• AVAILABLE DATA:
■ ■ ■
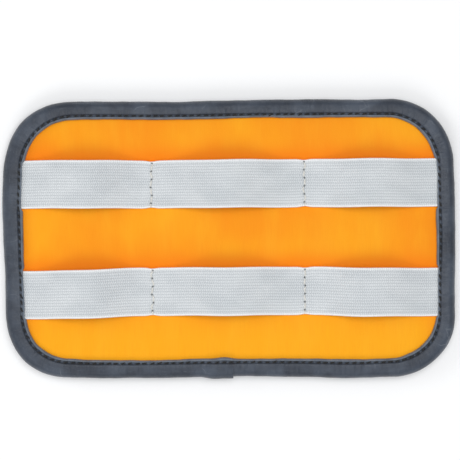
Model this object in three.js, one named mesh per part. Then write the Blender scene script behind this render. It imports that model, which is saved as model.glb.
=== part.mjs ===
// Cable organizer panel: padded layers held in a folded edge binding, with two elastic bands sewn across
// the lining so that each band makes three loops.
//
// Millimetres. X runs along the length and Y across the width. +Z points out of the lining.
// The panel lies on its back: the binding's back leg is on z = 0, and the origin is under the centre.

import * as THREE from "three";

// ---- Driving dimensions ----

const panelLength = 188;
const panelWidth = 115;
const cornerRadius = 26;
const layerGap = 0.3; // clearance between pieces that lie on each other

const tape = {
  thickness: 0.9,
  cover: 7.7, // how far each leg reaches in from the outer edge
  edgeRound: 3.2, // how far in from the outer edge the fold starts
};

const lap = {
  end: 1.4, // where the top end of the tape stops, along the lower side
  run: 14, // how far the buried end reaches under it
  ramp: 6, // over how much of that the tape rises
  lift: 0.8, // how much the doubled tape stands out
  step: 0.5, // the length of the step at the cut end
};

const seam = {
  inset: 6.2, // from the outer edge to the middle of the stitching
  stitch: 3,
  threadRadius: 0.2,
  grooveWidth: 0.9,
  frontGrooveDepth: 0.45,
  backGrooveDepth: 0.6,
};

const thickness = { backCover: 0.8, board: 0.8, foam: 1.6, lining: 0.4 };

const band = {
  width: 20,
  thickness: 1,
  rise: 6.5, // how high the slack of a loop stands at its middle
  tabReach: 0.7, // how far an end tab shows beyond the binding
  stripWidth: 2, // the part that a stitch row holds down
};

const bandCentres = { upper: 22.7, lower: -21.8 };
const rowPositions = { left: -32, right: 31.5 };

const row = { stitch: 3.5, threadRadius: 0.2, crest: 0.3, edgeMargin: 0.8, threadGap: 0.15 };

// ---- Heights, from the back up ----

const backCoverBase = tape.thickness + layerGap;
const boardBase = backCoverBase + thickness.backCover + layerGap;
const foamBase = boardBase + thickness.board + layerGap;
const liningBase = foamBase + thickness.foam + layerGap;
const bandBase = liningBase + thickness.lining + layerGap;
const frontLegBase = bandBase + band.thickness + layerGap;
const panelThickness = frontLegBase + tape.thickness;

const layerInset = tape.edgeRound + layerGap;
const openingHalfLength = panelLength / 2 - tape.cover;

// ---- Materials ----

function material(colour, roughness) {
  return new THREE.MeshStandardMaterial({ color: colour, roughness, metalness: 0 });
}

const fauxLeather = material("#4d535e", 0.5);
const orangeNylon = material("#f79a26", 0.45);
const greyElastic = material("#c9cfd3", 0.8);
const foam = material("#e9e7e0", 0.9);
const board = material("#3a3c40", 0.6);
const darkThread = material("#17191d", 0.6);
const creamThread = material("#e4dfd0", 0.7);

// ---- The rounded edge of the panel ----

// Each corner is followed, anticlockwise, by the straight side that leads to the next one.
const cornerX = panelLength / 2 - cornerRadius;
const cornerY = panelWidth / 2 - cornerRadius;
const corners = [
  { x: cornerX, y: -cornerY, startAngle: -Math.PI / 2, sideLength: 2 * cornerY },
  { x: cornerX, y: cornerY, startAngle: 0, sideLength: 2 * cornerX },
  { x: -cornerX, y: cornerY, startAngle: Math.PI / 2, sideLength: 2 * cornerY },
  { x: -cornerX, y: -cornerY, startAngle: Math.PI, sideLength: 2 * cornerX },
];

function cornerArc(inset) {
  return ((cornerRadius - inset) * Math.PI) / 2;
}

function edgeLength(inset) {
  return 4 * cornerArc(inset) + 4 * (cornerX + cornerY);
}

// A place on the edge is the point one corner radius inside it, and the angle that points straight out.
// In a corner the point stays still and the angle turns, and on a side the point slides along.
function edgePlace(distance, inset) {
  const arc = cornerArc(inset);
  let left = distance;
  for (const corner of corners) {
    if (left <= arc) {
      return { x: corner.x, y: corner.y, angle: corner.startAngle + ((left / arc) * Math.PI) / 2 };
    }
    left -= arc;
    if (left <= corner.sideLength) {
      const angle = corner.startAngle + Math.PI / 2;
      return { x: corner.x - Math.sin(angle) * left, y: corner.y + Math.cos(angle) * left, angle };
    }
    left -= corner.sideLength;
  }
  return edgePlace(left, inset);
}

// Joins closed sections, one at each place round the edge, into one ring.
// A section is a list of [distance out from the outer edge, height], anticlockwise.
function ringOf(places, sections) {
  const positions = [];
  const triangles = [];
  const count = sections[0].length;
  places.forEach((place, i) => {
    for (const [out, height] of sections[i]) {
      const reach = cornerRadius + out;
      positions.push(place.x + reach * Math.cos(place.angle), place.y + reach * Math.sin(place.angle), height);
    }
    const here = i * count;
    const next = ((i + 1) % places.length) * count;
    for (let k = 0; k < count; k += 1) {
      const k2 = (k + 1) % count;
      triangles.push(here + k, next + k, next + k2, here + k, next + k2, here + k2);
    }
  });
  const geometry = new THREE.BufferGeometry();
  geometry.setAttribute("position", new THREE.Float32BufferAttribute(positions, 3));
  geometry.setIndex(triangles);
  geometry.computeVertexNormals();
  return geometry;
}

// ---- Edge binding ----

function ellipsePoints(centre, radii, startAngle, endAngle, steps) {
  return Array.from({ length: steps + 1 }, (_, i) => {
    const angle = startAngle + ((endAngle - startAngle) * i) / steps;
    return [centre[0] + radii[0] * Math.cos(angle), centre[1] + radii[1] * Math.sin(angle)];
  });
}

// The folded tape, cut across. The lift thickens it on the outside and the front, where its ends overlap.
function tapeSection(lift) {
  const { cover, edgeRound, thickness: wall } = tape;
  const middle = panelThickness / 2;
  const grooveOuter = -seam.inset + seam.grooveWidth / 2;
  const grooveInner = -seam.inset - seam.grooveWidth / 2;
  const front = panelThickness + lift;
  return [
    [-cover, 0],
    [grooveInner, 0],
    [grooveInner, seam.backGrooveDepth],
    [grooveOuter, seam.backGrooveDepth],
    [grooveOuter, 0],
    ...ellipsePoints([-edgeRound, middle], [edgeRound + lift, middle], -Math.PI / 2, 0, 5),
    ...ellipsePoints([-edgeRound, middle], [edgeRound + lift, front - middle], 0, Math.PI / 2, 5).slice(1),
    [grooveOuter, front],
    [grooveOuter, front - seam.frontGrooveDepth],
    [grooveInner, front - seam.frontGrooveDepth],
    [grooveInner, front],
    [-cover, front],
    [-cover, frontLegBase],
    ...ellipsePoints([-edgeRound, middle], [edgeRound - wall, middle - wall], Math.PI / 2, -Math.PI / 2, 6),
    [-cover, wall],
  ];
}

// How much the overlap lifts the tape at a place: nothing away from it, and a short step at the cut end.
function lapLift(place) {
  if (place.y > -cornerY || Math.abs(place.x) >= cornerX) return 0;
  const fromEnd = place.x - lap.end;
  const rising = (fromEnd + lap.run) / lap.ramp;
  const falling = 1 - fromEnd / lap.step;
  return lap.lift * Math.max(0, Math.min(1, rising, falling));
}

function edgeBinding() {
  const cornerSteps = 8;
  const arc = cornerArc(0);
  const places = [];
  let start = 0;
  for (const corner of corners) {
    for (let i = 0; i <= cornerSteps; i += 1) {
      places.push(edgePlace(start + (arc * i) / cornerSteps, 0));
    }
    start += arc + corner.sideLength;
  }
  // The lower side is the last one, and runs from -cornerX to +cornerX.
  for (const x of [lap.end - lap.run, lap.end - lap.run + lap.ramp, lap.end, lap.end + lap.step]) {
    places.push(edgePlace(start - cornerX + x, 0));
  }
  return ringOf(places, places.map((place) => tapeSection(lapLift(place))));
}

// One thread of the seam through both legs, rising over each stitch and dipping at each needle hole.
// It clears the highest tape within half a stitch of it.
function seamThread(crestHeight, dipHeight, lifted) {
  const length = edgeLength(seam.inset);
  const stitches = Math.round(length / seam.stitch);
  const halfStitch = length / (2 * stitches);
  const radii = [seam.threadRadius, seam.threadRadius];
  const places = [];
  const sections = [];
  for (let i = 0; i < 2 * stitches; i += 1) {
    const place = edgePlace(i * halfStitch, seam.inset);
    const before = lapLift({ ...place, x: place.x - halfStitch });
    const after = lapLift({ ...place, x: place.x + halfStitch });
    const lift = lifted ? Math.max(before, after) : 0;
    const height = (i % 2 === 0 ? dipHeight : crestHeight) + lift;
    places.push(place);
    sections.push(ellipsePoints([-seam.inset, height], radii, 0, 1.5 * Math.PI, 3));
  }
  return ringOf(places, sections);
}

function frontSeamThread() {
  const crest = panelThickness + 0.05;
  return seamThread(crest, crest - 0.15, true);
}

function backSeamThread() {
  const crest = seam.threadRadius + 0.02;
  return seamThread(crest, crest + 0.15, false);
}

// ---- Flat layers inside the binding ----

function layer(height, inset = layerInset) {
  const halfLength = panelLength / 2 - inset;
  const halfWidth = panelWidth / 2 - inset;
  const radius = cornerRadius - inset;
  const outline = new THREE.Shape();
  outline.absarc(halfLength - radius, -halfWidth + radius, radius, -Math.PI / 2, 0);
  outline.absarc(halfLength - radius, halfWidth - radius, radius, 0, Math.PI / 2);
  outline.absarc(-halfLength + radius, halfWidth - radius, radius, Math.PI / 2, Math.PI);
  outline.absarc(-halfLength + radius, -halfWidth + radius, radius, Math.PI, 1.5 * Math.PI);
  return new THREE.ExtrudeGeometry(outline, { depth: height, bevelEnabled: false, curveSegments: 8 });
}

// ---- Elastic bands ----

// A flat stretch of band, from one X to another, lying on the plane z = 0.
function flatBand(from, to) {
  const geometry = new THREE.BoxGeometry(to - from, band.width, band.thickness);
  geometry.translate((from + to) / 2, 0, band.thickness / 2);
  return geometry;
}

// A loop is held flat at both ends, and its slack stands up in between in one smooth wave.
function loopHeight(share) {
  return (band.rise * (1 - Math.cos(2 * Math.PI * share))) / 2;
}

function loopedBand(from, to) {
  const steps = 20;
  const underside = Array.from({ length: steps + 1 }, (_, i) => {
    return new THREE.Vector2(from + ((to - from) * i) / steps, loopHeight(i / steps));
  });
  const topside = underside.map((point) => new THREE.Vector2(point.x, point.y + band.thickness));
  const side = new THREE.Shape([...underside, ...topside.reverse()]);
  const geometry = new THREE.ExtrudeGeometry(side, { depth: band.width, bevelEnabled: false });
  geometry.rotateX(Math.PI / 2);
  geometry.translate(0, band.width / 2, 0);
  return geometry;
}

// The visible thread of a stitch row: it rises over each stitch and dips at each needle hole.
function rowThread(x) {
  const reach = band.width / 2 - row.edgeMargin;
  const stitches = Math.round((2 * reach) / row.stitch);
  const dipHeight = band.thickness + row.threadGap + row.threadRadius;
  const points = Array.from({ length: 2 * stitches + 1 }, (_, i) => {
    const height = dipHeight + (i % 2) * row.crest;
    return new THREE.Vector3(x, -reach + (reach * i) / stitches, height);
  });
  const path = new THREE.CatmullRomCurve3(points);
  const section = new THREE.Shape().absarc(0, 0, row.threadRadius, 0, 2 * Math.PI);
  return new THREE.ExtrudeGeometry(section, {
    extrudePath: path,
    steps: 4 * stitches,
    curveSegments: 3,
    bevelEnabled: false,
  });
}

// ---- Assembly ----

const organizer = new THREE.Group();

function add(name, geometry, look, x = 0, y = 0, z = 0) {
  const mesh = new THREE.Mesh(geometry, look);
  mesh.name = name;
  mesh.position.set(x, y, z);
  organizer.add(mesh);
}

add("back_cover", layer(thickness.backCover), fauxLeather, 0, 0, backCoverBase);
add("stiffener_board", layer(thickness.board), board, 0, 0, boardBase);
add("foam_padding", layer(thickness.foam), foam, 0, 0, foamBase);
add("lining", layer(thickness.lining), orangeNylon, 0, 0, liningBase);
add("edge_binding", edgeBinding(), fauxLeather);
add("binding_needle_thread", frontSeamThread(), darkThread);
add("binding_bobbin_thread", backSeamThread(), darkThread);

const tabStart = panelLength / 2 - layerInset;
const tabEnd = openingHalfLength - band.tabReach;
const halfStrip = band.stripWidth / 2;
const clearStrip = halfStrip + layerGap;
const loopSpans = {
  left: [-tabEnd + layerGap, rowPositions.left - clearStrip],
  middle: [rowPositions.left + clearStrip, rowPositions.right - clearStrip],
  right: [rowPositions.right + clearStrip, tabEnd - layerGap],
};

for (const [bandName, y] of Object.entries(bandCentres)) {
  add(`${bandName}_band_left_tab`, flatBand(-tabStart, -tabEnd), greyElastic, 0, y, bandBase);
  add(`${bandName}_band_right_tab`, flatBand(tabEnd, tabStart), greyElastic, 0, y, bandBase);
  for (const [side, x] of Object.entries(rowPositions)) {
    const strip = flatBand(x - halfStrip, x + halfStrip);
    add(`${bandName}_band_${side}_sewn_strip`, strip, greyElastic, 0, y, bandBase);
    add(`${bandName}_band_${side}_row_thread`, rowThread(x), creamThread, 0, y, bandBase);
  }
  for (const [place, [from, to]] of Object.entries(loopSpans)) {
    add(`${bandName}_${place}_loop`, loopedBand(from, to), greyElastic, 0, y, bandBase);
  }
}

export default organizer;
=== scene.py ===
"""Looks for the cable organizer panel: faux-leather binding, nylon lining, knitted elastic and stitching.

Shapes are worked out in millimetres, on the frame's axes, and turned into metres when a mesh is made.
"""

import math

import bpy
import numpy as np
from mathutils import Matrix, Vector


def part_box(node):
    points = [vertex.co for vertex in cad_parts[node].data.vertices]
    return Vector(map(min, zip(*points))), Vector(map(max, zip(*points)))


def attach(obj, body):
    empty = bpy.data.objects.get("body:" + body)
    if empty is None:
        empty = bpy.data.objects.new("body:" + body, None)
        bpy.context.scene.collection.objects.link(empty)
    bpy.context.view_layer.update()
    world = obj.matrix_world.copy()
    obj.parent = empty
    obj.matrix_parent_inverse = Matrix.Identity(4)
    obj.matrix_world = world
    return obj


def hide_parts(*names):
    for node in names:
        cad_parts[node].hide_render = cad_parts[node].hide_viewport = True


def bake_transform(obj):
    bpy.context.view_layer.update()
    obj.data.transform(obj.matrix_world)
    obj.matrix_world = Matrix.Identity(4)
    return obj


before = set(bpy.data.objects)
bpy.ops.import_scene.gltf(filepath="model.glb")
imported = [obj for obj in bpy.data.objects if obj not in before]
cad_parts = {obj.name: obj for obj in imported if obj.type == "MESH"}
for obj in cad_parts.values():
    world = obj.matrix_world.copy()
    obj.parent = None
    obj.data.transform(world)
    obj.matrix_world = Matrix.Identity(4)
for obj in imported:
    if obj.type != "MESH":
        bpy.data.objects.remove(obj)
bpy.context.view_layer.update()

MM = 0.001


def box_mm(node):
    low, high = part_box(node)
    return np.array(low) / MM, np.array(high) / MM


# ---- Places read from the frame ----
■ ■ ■
Take the lines above from the first through the one containing "---- Driving dimensions" and reproduce them exactly; include nothing else.

• EXERCISE RESULT:
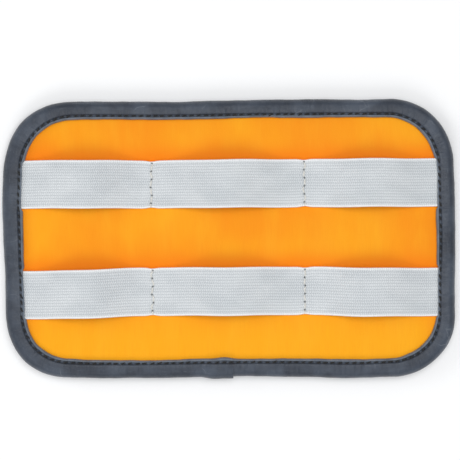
Model this object in three.js, one named mesh per part. Then write the Blender scene script behind this render. It imports that model, which is saved as model.glb.
=== part.mjs ===
// Cable organizer panel: padded layers held in a folded edge binding, with two elastic bands sewn across
// the lining so that each band makes three loops.
//
// Millimetres. X runs along the length and Y across the width. +Z points out of the lining.
// The panel lies on its back: the binding's back leg is on z = 0, and the origin is under the centre.

import * as THREE from "three";

// ---- Driving dimensions ----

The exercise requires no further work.